Thinking of Wallace finding the need for a heart in a bureaucracy (that it’ll fail if it’s left to function purely as a system, because human errors, e.g. Rome).
This is the failure of all postmodern projects: they try to rise above the human condition, and inevitably crash back down. Enlightenment, traditional values (the old school IRS thinking, pre-computer) allowed for efficiency and centralisation through power that was responsible to the larger society, rather than effectively ruling it.
This has always been an issue in politics, but since the 90s has begun to trash unconventionally-public bodies like publishing, academia and journalism.
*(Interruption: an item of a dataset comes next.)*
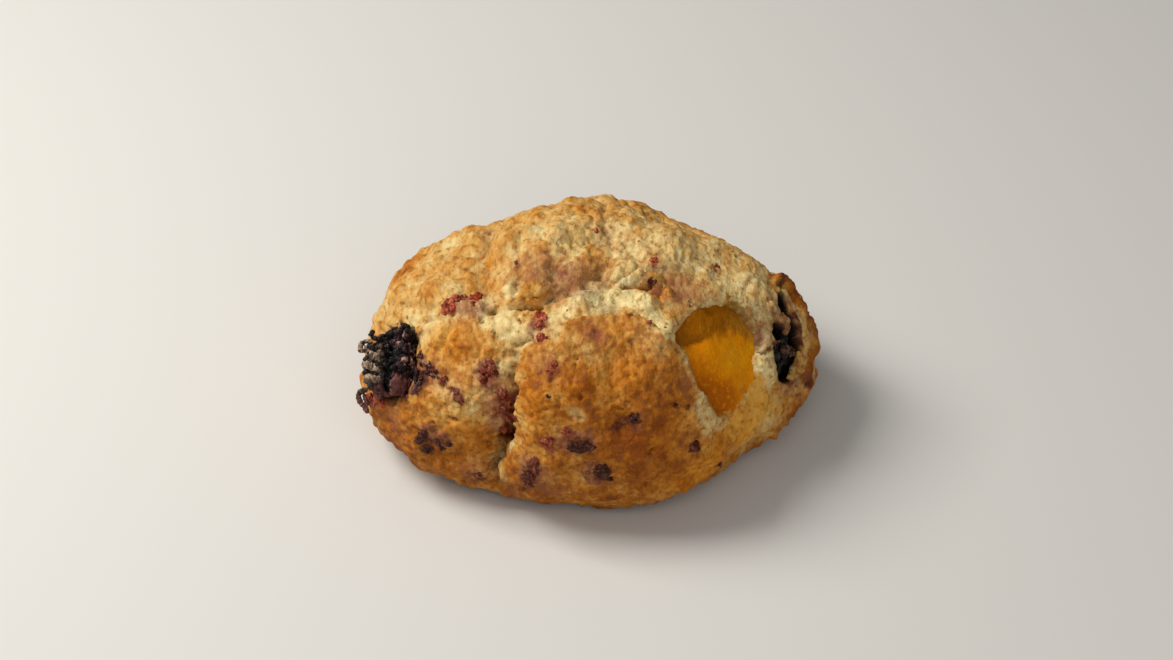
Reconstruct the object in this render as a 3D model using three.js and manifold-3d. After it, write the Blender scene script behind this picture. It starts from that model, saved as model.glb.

Public servants phoning it in inevitably leads to total collapse.

>> No.12665660

>>12665620
>public servants phoning it in inevitably leads to total collapse
sounds like enron

>> No.12665947

Fuck did everyone actually leave with Ron? It seems crazy that we go straight from threads hitting bump limit to this.

>> No.12666074

>>12665947
maybe its just a slow monday. who knows, if we keep the thread alive till the weekend maybe people will flock back

>> No.12666362

i heard about this a month ago & bought the book but still havent started reading.

>> No.12666555

>>12664943
>Is Pale King possibly a critique of modern universities
No.

I think DFW meant it as a critique of supermarkets. I know for a fact he went to supermarkets.

>>12663594
Hang in there anon. I've finished up the interviews section and am mid-sweat. Enjoying the daily life focus, stuff like young couples, trailer parks, classroom angst. Feels grounded and kind.

>> No.12666590

I asked in the last thread, but didn't get a response before it died. Sorry if this is a stupid question.
How much of the autobiographical sections about DFW is true? Some of it sounds believable, but I don't know much about his life to tell the difference between fact and fiction.